HANNUM, District Judge.

 Presently before the court is the Motion of plaintiff and intervenor plaintiffs, pursuant to Rule 65, Fed. R. Civ. P., for a Preliminary Injunction seeking to restrain defendant from making any payments to its former parent corporation, Scientific Resources Corporation, under the terms of a tax sharing agreement dated September 15, 1965, as amended December 31, 1966. Accordingly, after hearing and due consideration of this matter, the court makes the following:

 FINDINGS OF FACT

 1. Plaintiff and intervenor plaintiffs are among a group of institutional lenders ("noteholders") who have made certain loans to defendant. Defendant is a finance company and is primarily engaged in the financing of consumer loans, and in particular, home improvement loans.

 2. Noteholders, including plaintiff and intervenor plaintiffs, were owed by Atlas, as of September 30, 1970, the principal sum of $26,550,000.

 3. By virtue of various acts of default on the part of defendant under the Note Agreements with noteholder, the entire principal balance of $26,550,000 was accelerated and became immediately due and payable during the period June-July, 1970.

 4. Defendant was unable to pay the sum of $26,550,000 to noteholders, and accordingly plaintiff and intervenor plaintiffs, on behalf of all noteholders, entered into an interim Stipulation with defendant dated September 30, 1970, which Stipulation resolved, on an interim basis, a number of the matters in dispute between the parties hereto.

 5. Just prior to the time the parties entered into the Stipulation dated September 30, 1970, defendant advised plaintiff and intervenor plaintiffs that defendant proposed to make a payment of approximately $385,000 to its former parent corporation, Scientific Resources Corporation, pursuant to a tax sharing agreement.

 6. Plaintiff and intervenor plaintiffs requested defendant to defer making such a payment until they had an opportunity to review the propriety of such a payment under the tax sharing agreement.

 7. Defendant was unwilling to agree to defer said payment, and defendant advised plaintiff and intervenor plaintiffs that it intended to make such payment on September 30, 1970.

 8. Plaintiff and intervenor plaintiffs thereupon filed a motion for temporary restraining order which was granted by this court, and a temporary restraining order was entered by Judge Joseph Lord, III on September 30, 1970 restraining defendant, until further order of the court, from issuing any checks or making any payments to Scientific Resources Corporation, or any affiliated corporation, under the terms of the tax sharing agreement.

 9. By stipulation of the parties hereto, said temporary restraining order was extended to November 10, 1970, on which date plaintiff and intervenor plaintiffs filed a motion for preliminary injunction.

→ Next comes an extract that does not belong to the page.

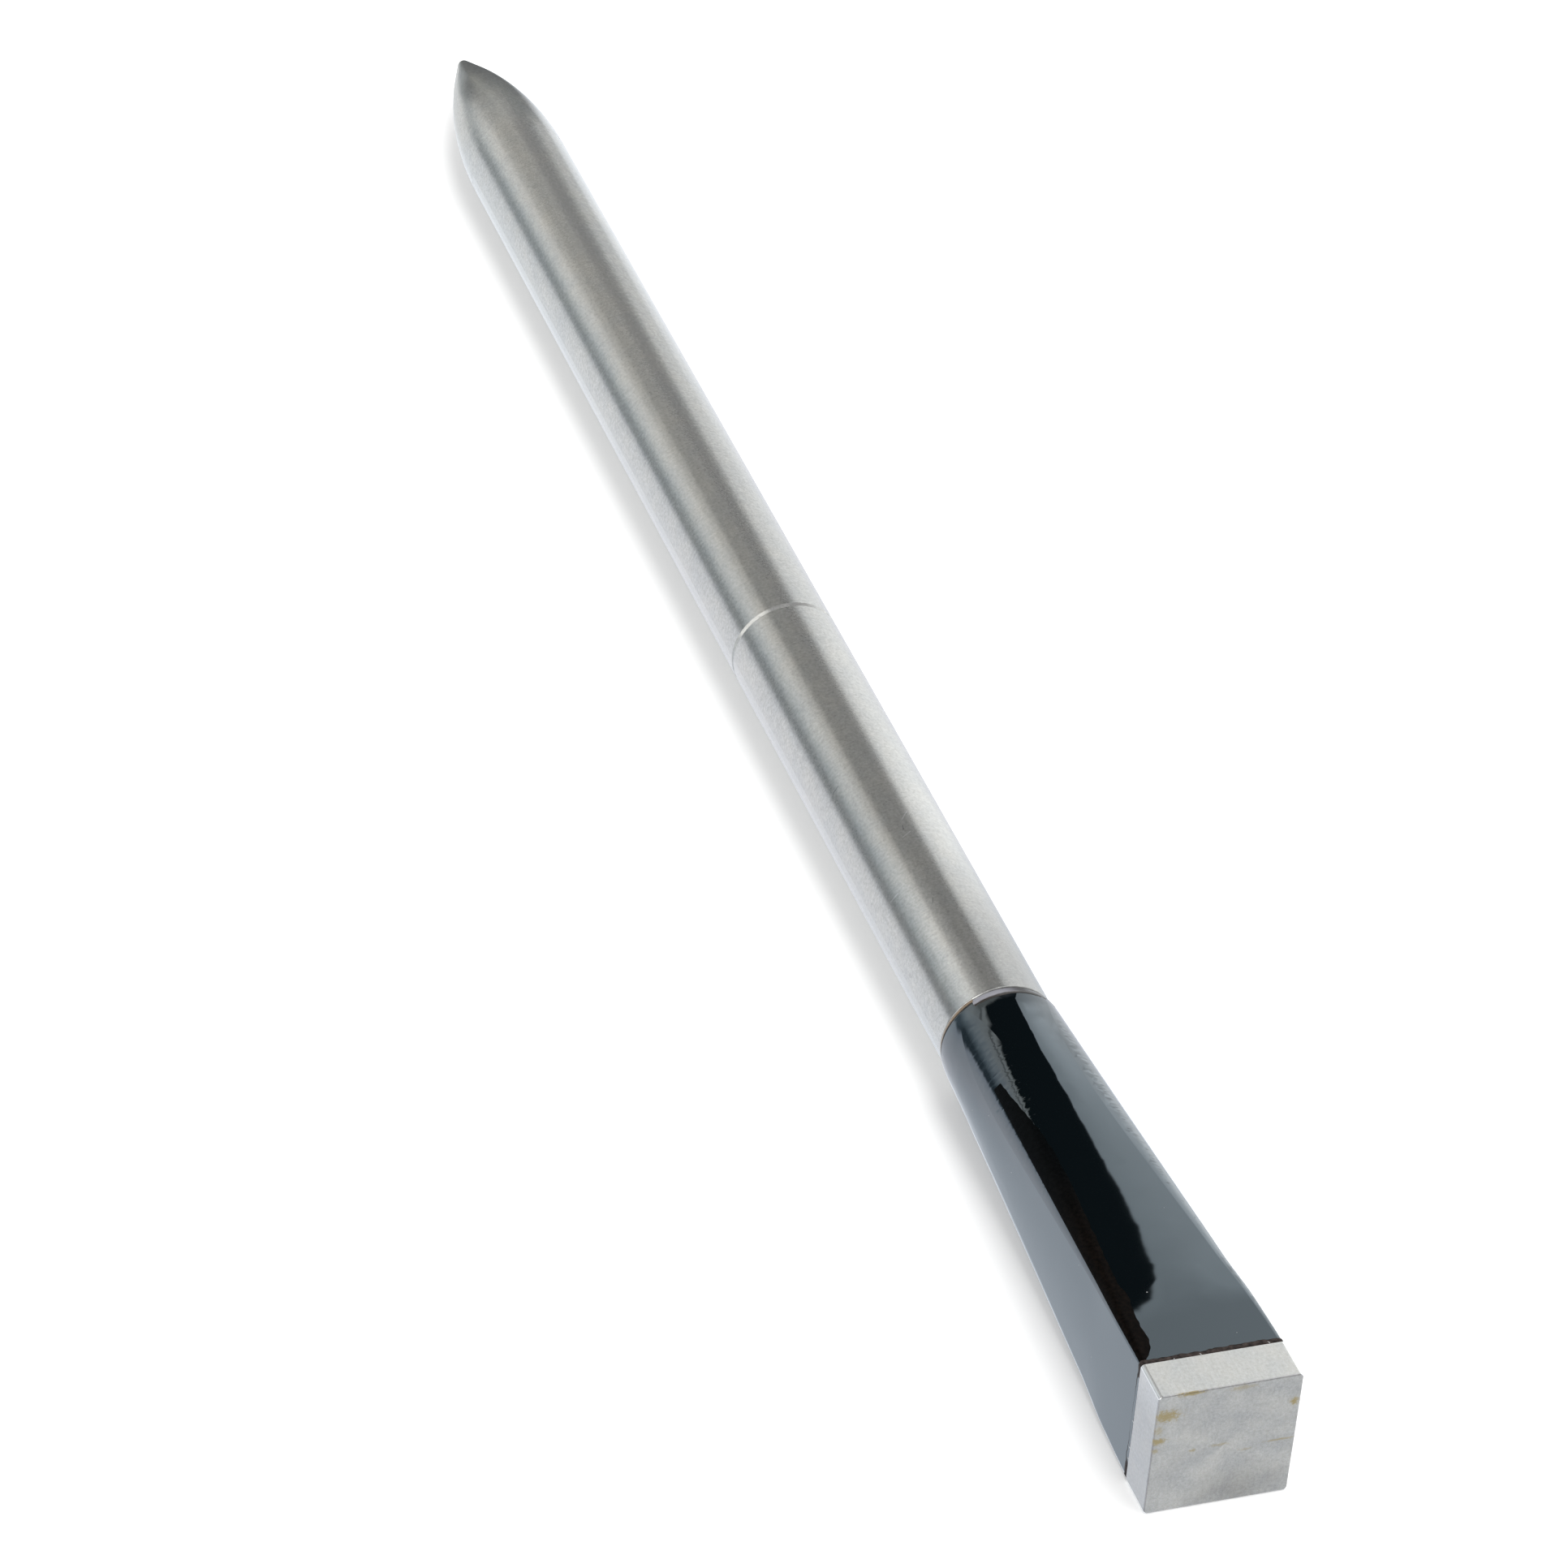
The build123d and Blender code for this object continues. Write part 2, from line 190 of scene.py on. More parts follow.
# Glue squeezed out round the cap's seam. It is swept along a square with rounded corners, and its
# distances outward are from that square.
SEAM_HALF = 3.26
SEAM_STEPS = 90
SEAM_INSET = 0.01
SEAM_LAP = 0.31
SEAM_ROOT = 0.12
SEAM_RISE = 0.232
SEAM_RISE_LEFT = 0.21
SEAM_LIP = 0.218
SEAM_LIP_LENGTH = 0.06
SEAM_LIP_DROP = 0.002

# Slivers of metal at the cap's seam: (place left, place up, length, lean)
BURRS = [
    (0.57, 3.482, 0.14, 0.10),
    (1.90, 3.482, 0.08, -0.05),
    (-2.76, 3.482, 0.18, 0.12),
    (3.482, 0.03, 0.16, 0.08),
    (3.482, -1.54, 0.22, 0.10),
    (3.482, -2.17, 0.16, -0.08),
]
BURR_STEPS = 3
BURR_HALF_WIDTH = 0.03
BURR_GAP = 0.02
BURR_LIFT = 0.004
BURR_CURL = 0.012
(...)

 10. Said motion for preliminary injunction requested the court to enjoin the defendant, its agents, servants and employees, pending the final hearing and determination of this action, from issuing any checks and making any payments to Scientific Resources Corporation or any affiliated corporation under the terms of the tax sharing agreement.

 11. A hearing was held on the motion for preliminary injunction on November 16-17, 1970.

 12. By a Stipulation dated November 16, 1970, counsel for all the parties hereto agreed to narrow the issues before the court on the hearing, and further agreed that if the court determined, after the hearing, that:

 

(a) The rights of plaintiff and intervenor plaintiffs would be prejudiced, within the meaning of paragraph 5(g) of the Stipulation dated September 30, 1970, if such payment were made by defendant, and that plaintiff and intervenor plaintiffs do not have to prove irreparable harm, or

 

(b) The rights of plaintiff and intervenor plaintiffs would be irreparably harmed if such payment were made by defendant, then

 under said Stipulation the parties hereto agreed that if the court found in favor of plaintiff and intervenor plaintiffs on either or both of (a) and (b) above, that plaintiff and intervenor plaintiffs were entitled to a preliminary injunction. 13. During the recent years, defendant has incurred substantial operating losses. The audited financial statements of defendant for the fiscal years ended September 30 show the following net profits (or losses): 1966 Net Income $1,541,069. 1967 Net Income 532,970. 1968 Net Loss (2,379,262.) 1969 Net Loss (3,668,691.)